Пример #1
0
 def downloadFiles(self, input_manifest):
     logging.info("Retrieving file(s)...")
     try:
         with open(input_manifest, "r") as in_file:
             file_list = list()
             for line in in_file:
                 entry = json.loads(line)
                 url = entry.get('url')
                 if not url:
                     raise RuntimeError(
                         "Missing required attribute \"url\" in download manifest entry %s" % json.dumps(entry))
                 store = self.getHatracStore(url)
                 filename = entry.get('filename')
                 envvars = self.envars.copy()
                 envvars.update(entry)
                 subdir = self.sub_path.format(**envvars)
                 if not filename:
                     if store:
                         head = store.head(url, headers=self.HEADERS)

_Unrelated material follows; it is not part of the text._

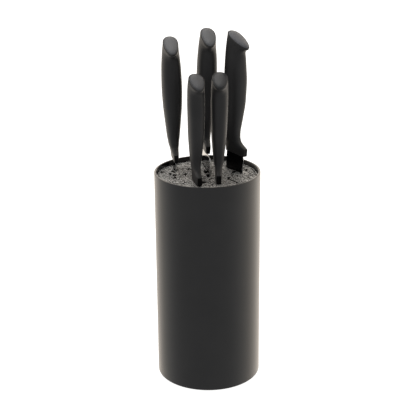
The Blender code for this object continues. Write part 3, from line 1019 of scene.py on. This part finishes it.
def make_world():
    """A white surround that is brightest behind the object and falls off to dark towards its front."""
    world = bpy.data.worlds.new("studio")
    bpy.context.scene.world = world
    world.use_nodes = True
    nodes, links = world.node_tree.nodes, world.node_tree.links
    background = nodes["Background"]
    where = nodes.new("ShaderNodeTexCoord")
    along = nodes.new("ShaderNodeVectorMath")
    along.operation = "DOT_PRODUCT"
    along.inputs[1].default_value = SURROUND_SLOPE
    links.new(where.outputs["Generated"], along.inputs[0])
    spread = nodes.new("ShaderNodeMapRange")
    spread.inputs["From Min"].default_value = -1.0
    spread.inputs["From Max"].default_value = 1.0
    links.new(along.outputs["Value"], spread.inputs["Value"])
    links.new(ramp(nodes, links, spread.outputs["Result"], SURROUND_TONES), background.inputs["Color"])
    background.inputs["Strength"].default_value = SURROUND_STRENGTH
    backdrop = nodes.new("ShaderNodeBackground")
    backdrop.inputs["Color"].default_value = (1.0, 1.0, 1.0, 1.0)
    mix = nodes.new("ShaderNodeMixShader")
    seen = nodes.new("ShaderNodeLightPath")
    links.new(seen.outputs["Is Camera Ray"], mix.inputs["Fac"])
    links.new(background.outputs["Background"], mix.inputs[1])
    links.new(backdrop.outputs["Background"], mix.inputs[2])
    links.new(mix.outputs["Shader"], nodes["World Output"].inputs["Surface"])


def make_light():
    data = bpy.data.lights.new("overhead", "AREA")
    data.shape = "RECTANGLE"
    data.size, data.size_y = LIGHT_SIZE
    data.energy = LIGHT_POWER
    made = bpy.data.objects.new("overhead", data)
    bpy.context.scene.collection.objects.link(made)
    made.location = LIGHT_PLACE
    made.visible_camera = False
    made.rotation_euler = (Vector(LIGHT_AIM) - Vector(LIGHT_PLACE)).to_track_quat("-Z", "Y").to_euler()


def make_camera():
    data = bpy.data.cameras.new("camera")
    data.sensor_width = CAMERA_SENSOR
    data.lens = CAMERA_LENS
    camera = bpy.data.objects.new("camera", data)
    bpy.context.scene.collection.objects.link(camera)
    pitch, yaw, roll = CAMERA_TURN
    forward = Vector((math.sin(yaw) * math.cos(pitch), math.cos(yaw) * math.cos(pitch), -math.sin(pitch)))
    right = Vector((math.cos(yaw), -math.sin(yaw), 0.0))
    up = right.cross(forward)
    right_rolled = math.cos(roll) * right + math.sin(roll) * up
    up_rolled = -math.sin(roll) * right + math.cos(roll) * up
    turn = Matrix((right_rolled, up_rolled, -forward)).transposed().to_4x4()
    camera.matrix_world = Matrix.Translation(CAMERA_PLACE) @ turn
    bpy.context.scene.camera = camera


def make_materials():
    made = {name: moulded_plastic(name, *values) for name, values in PLASTICS.items()}
    made["bristle_tips_painted_light"] = bristle_material("bristle_tips_painted_light", LIT_TIP_TONES, 0.5)
    made["bristle_sides_painted_shade"] = bristle_material("bristle_sides_painted_shade", SHADED_SIDE_TONES, 0.1)
    made["ground_steel"] = ground_steel_material()
    return made


def dress(node, look):
    """Gives a CAD node that is shown as it is its material."""
    mesh = frame["nodes"][node].data
    mesh.materials.clear()
    mesh.materials.append(look)


FRAMES = {name: knife_frame(name) for name in KNIVES}
SLOTS = slot_data()
looks = make_materials()
make_casing(looks["soft_touch_black"], looks["smooth_black"])
make_bristles(looks["bristle_sides_painted_shade"], looks["bristle_tips_painted_light"], looks["bristle_shadow"])
for knife in KNIVES:
    make_handle(knife, FRAMES[knife], looks["grip_black"], looks["guard_face_painted_shade"])
    make_cap(knife, FRAMES[knife], cap_material(knife))
    coating = coated_material(knife, COATING_GLOSS[knife])
    make_blade(knife, FRAMES[knife], coating, looks["ground_steel"])
dress("base_plate", looks["base_black"])
dress("bristle_holder", looks["base_black"])
for number in range(1, 5):
    dress(f"foot_{number}", looks["foot_rubber"])
make_floor()
make_world()
make_light()
make_camera()
bpy.context.scene.view_settings.view_transform = "Standard"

                         content_disposition = head.headers.get("Content-Disposition") if head.ok else None
                         filename = os.path.basename(filename).split(":")[0] if not content_disposition else \
                             parse_content_disposition(content_disposition)
                     else:
                         filename = os.path.basename(url)
                 file_path = os.path.abspath(os.path.join(
                     self.base_path, 'data' if self.is_bag else '', subdir, filename))
                 output_dir = os.path.dirname(file_path)
                 self.makeDirs(output_dir)
                 if store:
                     resp = store.get_obj(url, self.HEADERS, file_path)
                     length = int(resp.headers.get('Content-Length'))
                     content_type = resp.headers.get("Content-Type")
                     url = self.getExternalUrl(url)
                 else:
                     url = self.getExternalUrl(url)
                     file_path, resp = self.getExternalFile(url, file_path, self.HEADERS)
                     length = int(resp.headers.get('Content-Length'))
                     content_type = resp.headers.get("Content-Type")
                 file_bytes = os.path.getsize(file_path)
                 if length != file_bytes:
                     raise RuntimeError(
                         "File size of %s does not match expected size of %s for file %s" %
                         (length, file_bytes, file_path))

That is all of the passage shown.